The crypto market is famous for its hype cycles and volatility. It’s easy to get distracted by the latest 100x token or NFT project. But the most enduring investments are often found in the boring, essential businesses that make an ecosystem function. The infrastructure. The plumbing.

Simplified crypto tax and portfolio management is that infrastructure. It’s a non-negotiable need for a rapidly expanding user base. The companies that can elegantly solve this complex problem are not just building helpful software; they are building the foundational financial tools for the next generation of the internet. For investors with a long-term vision, the signal couldn’t be clearer. This is where the smart money is digging.

FAQ

Is investing in crypto tax software less risky than investing in cryptocurrencies directly?

Generally, yes. It’s a different risk profile. Investing in a SaaS company in this space is a bet on the overall growth and activity of the crypto market, not the price performance of a single asset. These companies have real revenue, business models, and customers. While they are still venture-stage investments and carry risk, they are insulated from the direct price volatility of tokens like Bitcoin or Dogecoin.

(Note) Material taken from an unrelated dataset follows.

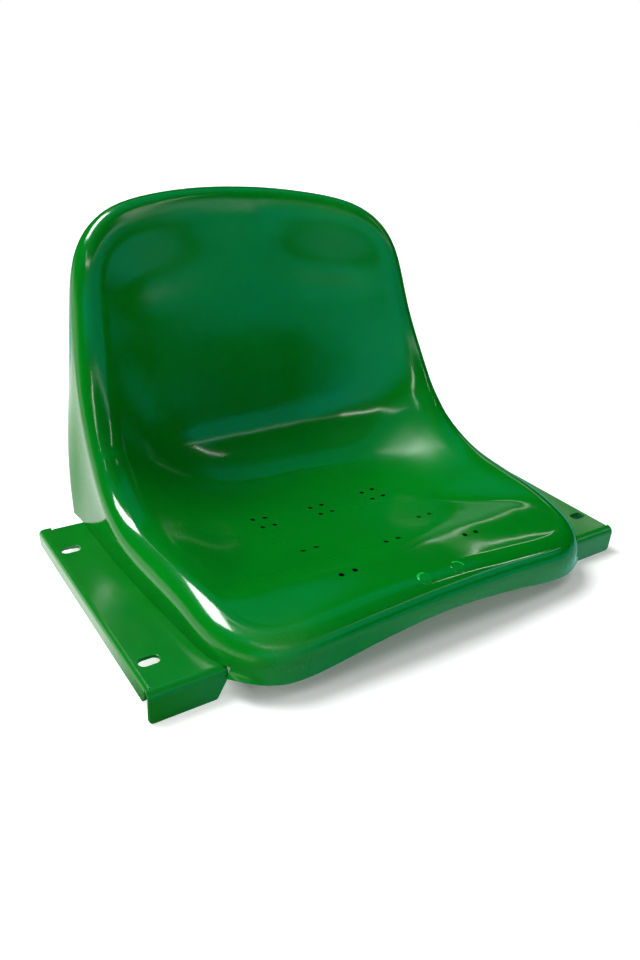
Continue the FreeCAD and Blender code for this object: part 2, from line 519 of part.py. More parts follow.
    # rounded lower outer corner of the front wall
    try:
        es=[e for e in b.Edges if abs(e.BoundBox.XMin-xo)<1e-3 and abs(e.BoundBox.XMax-xo)<1e-3 and e.BoundBox.ZMax<0.01 and e.BoundBox.YMax<t+0.01]
        b=b.makeFillet(4.0,es)
    except Exception: pass
    try:
        es=[e for e in b.Edges if e.BoundBox.YMax-e.BoundBox.YMin>2.9 and e.BoundBox.YMax<t+0.01 and abs(e.BoundBox.ZMin)<0.01 and abs(e.BoundBox.ZMax)<0.01 and e.BoundBox.XMax<FRONT_WALL_END_X+1.5 and e.BoundBox.XMax-e.BoundBox.XMin<0.01]
        b=b.makeFillet(2.5,es)
    except Exception: pass
    b=biggest(b)
    if sg<0: b=b.mirror(FreeCAD.Vector(0,0,0),FreeCAD.Vector(1,0,0))
    return b

def insert(x,y):
    b=cyl(x,y,BRACKET_TOP_Z+NOTCH_CLEAR,INSERT_D/2,INSERT_LENGTH)
    b=b.cut(cyl(x,y,BRACKET_TOP_Z-1,SCREW_D/2,INSERT_LENGTH+4))
    groove=cyl(x,y,BRACKET_TOP_Z+5.5,INSERT_D/2+1,1.4).cut(cyl(x,y,BRACKET_TOP_Z+5.5,INSERT_D/2-0.5,1.4))
    return biggest(b.cut(groove))
def washer(x,y):
    z=BRACKET_TOP_Z-BRACKET_GAUGE-WASHER_T
    return cyl(x,y,z,WASHER_D/2,WASHER_T).cut(cyl(x,y,z-1,SCREW_D/2+0.2,WASHER_T+2))
def screw(x,y):
    z=BRACKET_TOP_Z-BRACKET_GAUGE-WASHER_T
    head=cyl(x,y,z-SCREW_HEAD_H,SCREW_HEAD_D/2,SCREW_HEAD_H)
    es=[e for e in head.Edges if abs(e.BoundBox.ZMax-(z-SCREW_HEAD_H))<0.01 and e.Length>5]
    head=head.makeFillet(1.8,es)
    hexa=Part.Face(Part.makePolygon([FreeCAD.Vector(x+2.31*math.cos(math.radians(60*k)),y+2.31*math.sin(math.radians(60*k)),z-SCREW_HEAD_H-0.1) for k in range(7)])).extrude(FreeCAD.Vector(0,0,2.2))
    head=head.cut(hexa)
    shank=cyl(x,y,z-0.5,SCREW_D/2-0.05,SCREW_LENGTH-0.5)
    tip=Part.makeCone(SCREW_D/2-0.05,SCREW_D/2-0.85,0.8,FreeCAD.Vector(x,y,z-1.0+SCREW_LENGTH),FreeCAD.Vector(0,0,1))
    return biggest(head.fuse([shank,tip]).removeSplitter())

nodes={'seat_shell':[shell]}
nodes['left_side_bracket']=[bracket(-1)]
nodes['right_side_bracket']=[bracket(1)]
for nm,sg in (('left',-1),('right',1)):
    nodes[nm+'_boss_inserts']=[insert(sg*BOSS_X,y) for y in BOSS_Y]
    nodes[nm+'_bracket_washers']=[washer(sg*BOSS_X,y) for y in BOSS_Y]
    nodes[nm+'_bracket_screws']=[screw(sg*BOSS_X,y) for y in BOSS_Y]
nodes['left_nose_plug']=[plugs[0]]
nodes['right_nose_plug']=[plugs[1]]

os.makedirs("parts", exist_ok=True)
lo=[1e9]*3; hi=[-1e9]*3
for name,solids in nodes.items():
    moved=[]
    for s in solids:
        s=s.copy(); s.translate(FreeCAD.Vector(0,ORIGIN_SHIFT_Y,0)); moved.append(s)
    shape=moved[0] if len(moved)==1 else Part.makeCompound(moved)
    bb=shape.BoundBox
    for i,(a,b) in enumerate(((bb.XMin,bb.XMax),(bb.YMin,bb.YMax),(bb.ZMin,bb.ZMax))):
        lo[i]=min(lo[i],a); hi[i]=max(hi[i],b)
    print(name,'solids',len(shape.Solids),'valid',shape.isValid(),'volume mm3',round(shape.Volume,1),
          'x %.1f..%.1f y %.1f..%.1f z %.1f..%.1f'%(bb.XMin,bb.XMax,bb.YMin,bb.YMax,bb.ZMin,bb.ZMax))
    shape.exportStep('parts/%s.step'%name)
print('overall x %.2f..%.2f y %.2f..%.2f z %.2f..%.2f'%(lo[0],hi[0],lo[1],hi[1],lo[2],hi[2]))
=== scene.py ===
import bpy, bmesh, math
import numpy as np
from mathutils import Vector, Matrix
from mathutils.bvhtree import BVHTree
from mathutils.geometry import delaunay_2d_cdt


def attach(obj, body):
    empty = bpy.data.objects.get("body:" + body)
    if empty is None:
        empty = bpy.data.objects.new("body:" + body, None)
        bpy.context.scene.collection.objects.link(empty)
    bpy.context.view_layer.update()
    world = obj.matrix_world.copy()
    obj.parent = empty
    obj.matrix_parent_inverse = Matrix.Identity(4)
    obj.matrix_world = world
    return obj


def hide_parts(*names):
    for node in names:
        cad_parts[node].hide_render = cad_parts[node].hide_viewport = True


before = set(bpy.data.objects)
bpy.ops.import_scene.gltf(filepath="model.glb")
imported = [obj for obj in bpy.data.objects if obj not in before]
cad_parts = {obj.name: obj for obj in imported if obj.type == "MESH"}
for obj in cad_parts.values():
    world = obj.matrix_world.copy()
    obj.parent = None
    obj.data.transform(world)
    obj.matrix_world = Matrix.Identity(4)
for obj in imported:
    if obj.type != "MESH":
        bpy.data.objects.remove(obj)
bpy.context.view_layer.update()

# ------------------------------------------------------------------ units
# shapes are worked out in millimetres with Y = 0 at the front face of the brackets
SHIFT_Y = -176.1
def to_m(P):
    P = np.asarray(P, float)
    return (P + np.array([0.0, SHIFT_Y, 0.0])) * 0.001

# ------------------------------------------------------------------ camera
CAM_AZ, CAM_EL, CAM_ROLL = math.radians(-36.2225), math.radians(26.8185), math.radians(4.7866)
CAM_F = 794.48                      # focal length in pixels of a 640 x 960 frame
CAM_AT = (-408.98, -393.27, 409.16)
d = Vector((-math.sin(CAM_AZ) * math.cos(CAM_EL), math.cos(CAM_AZ) * math.cos(CAM_EL), -math.sin(CAM_EL)))
rt = Vector((math.cos(CAM_AZ), math.sin(CAM_AZ), 0.0))
up = rt.cross(d)
Rv = math.cos(CAM_ROLL) * rt + math.sin(CAM_ROLL) * up
Uv = -math.sin(CAM_ROLL) * rt + math.cos(CAM_ROLL) * up
cam_data = bpy.data.cameras.new("camera")
cam = bpy.data.objects.new("camera", cam_data)
bpy.context.scene.collection.objects.link(cam)
cam.matrix_world = Matrix(((Rv.x, Uv.x, -d.x, CAM_AT[0] * 0.001),
                           (Rv.y, Uv.y, -d.y, (CAM_AT[1] + SHIFT_Y) * 0.001),
                           (Rv.z, Uv.z, -d.z, CAM_AT[2] * 0.001),
                           (0, 0, 0, 1)))
cam_data.sensor_width = 36.0
cam_data.lens = CAM_F / 960.0 * 36.0
cam_data.shift_x = -0.5 / 960.0
cam_data.shift_y = 0.5 / 960.0
cam_data.clip_start, cam_data.clip_end = 0.01, 100.0
bpy.context.scene.camera = cam

# ------------------------------------------------------------------ shape tables (mm)
# centre line of the dish (y,z), front to top
BASE=[(-78,67),(-48,64.5),(-20,62.5),(8,61.5),(36,57.5),(64,50.5),(92,43),(120,36.5),(148,31),(176,27.5),(203,26.5),(228,30),
      (250,38.5),(268,52),(281,69),(290,90),(297.5,115),(305,142),(313.5,170),(322,198),(331,226),(340,254),(349.5,282),(360,311),(371,340),(382,369)]
# loop stations, nose centre -> top centre (right half): rim tube centre x,y,z, tube radius, free edge x,y,z, slope length, crest length of wall tangent
#        RCx   RCy   RCz   rho   Ex    Ey    Ez    Ls   band
ST=[(0, -7, 36.8, 22, 0, -29, 31.4, 60, 0),
    (42, -7, 36.2, 22, 42, -29.3, 29, 60, 0),
    (84, -6.5, 33.6, 21.5, 84, -30, 24.9, 62, 0),
    (124, -7, 31, 21, 124, -29, 16.6, 62, 0),
    (156.5, -5, 27.8, 22.8, 162, -26, 12.8, 64, 0),
    (172, 13.5, 28.5, 24, 192.5, -10, 24.3, 70, 0.3),
    (177, 38.5, 34.2, 23, 198, 30, 0, 82, 0.7),
    (181, 66, 39.2, 20.5, 203, 62, 0, 95, 1),
    (184, 97, 40.2, 20.2, 207, 97, 0, 105, 1),
    (187, 128, 40.6, 19.6, 210.5, 133, 0, 108, 1),
    (189.8, 158, 44.3, 18.2, 212.5, 170, 0, 110, 1),
    (190.6, 184.8, 54.2, 17, 214, 206, 0, 112, 1),
    (190, 208.3, 66.4, 16, 215, 238, 0, 112, 1),
    (189.4, 230.1, 83.8, 14.5, 212.6, 258.5, 6, 112, 1),
    (190, 248.3, 106.3, 12.5, 211.8, 270.3, 52, 112, 1),
    (188.3, 263.6, 129, 12.5, 207, 284.4, 91.8, 112, 1),
    (184.9, 277.7, 153, 12.5, 199.6, 295.7, 127.9, 112, 1),
    (180.9, 290.6, 179, 12.5, 192.8, 306.4, 162, 112, 1),
    (177.2, 301, 207, 12.5, 187.5, 317.2, 193, 110, 1),
    (173.2, 310.3, 234.6, 12.5, 181.6, 327.5, 222.1, 105, 1),
    (161.9, 320.7, 260.9, 12.5, 173.4, 335.7, 250.9, 100, 1),
    (136.4, 334, 278.9, 12.5, 144.4, 350.5, 274.9, 92, 1),
    (101.6, 347.6, 285.4, 12.5, 106.6, 365.1, 284.9, 84, 1),
    (68.6, 356.8, 288.8, 12.5, 70.6, 374.8, 289.8, 78, 1),
    (34.4, 363.5, 290.9, 12.5, 35.4, 381, 292.6, 74, 1),
    (0, 365.8, 291.2, 12.5, 0, 383.3, 293.2, 72, 1)]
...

What happens if regulations change dramatically?

Regulatory change is both a risk and an opportunity. If regulations become clearer and more stringent, the demand for these compliance tools will skyrocket, as more users will be forced to take their reporting seriously. The software companies that are agile and can quickly adapt their platforms to new legal frameworks will have a significant competitive advantage.

Aren’t the big accounting firms going to build their own tools and dominate this space?

It’s possible, but unlikely to happen in a way that eliminates the current players. Large, incumbent firms are notoriously slow to adapt to new technology, especially one as fast-moving as crypto. It is more likely that they will partner with or acquire the successful, specialized crypto tax companies that have already built the technology, user base, and brand trust.